Someone, possibly the shy, retiring Ken Bates, should tell the Department of Sport, Heritage and Culture and the BOA that English football needs a dedicated arena, not some half-cocked compromise. He should tell the Lottery mandarins to find the sort of money they so readily stumped up for the Royal Opera House and encourage the baton-changers, shot-putters and javelin-chuckers to look elsewhere. Any English summer Olympics would be guaranteed rain, so what about the Dome for a Home?

Anyone needing to raise cash over the next six months could do worse than lump a few quid on Darlington, until last week more exotically known as "Axa Wildcard", to win the 2000 FA Cup. Reprieved from second-round extinction by Manchester United plc's preference for wintering in Brazil, Darlington are the logical selection, not just to beat Aston Villa next weekend, but to go the whole way at juicy odds. Before I'm grabbed by the men in white coats, or courted by the lads from the spread-betting firms, let me explain the logic.

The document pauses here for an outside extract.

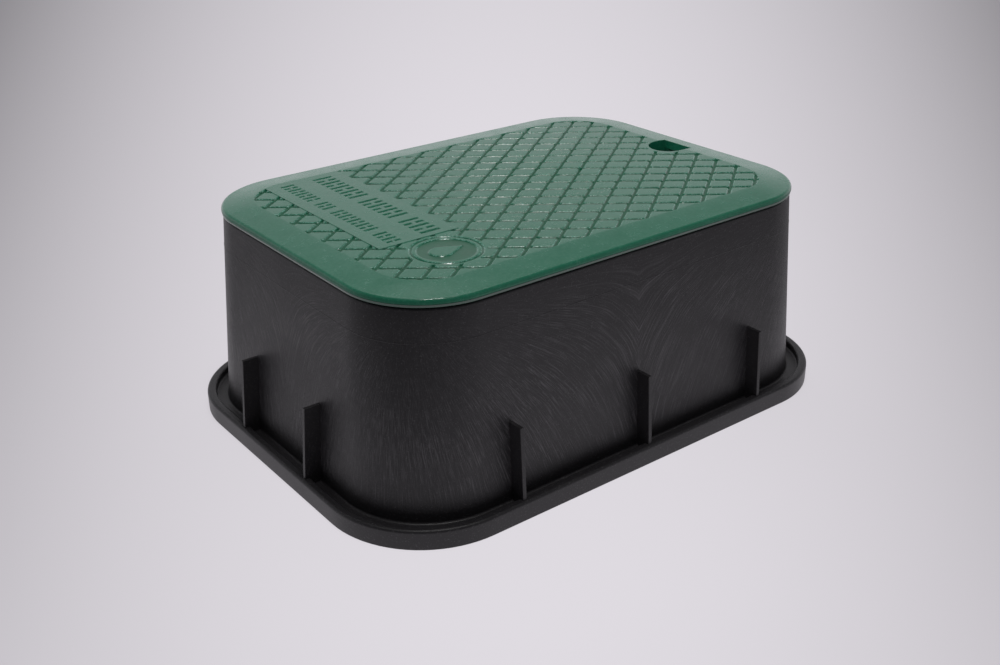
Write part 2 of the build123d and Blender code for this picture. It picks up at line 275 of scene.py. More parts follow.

The 1998 World Cup final was contested by two teams, France and Brazil, who didn't have to qualify. The 1999 Champions' League final embraced Manchester United and Bayern Munich, neither of whom were reigning champions of their domestic leagues. Now, the current Uefa Cup is more than likely to be won by one of the teams eliminated from the Champions' League and subsequently parachuted into the junior tournament. So what else could complete this sequence more fittingly than the FA Cup being won by a team knocked out in the second round? Go Quakers, go!

Following the £1.85m capture of L S Lowry by the Professional Footballers' Association at Sotheby's last week, I hear that one club chairman made an offer for Cézanne at £5m, while the Dutch lad Van Gogh could go for £10m. Although both could be a lot cheaper under a Bosman ruling next summer.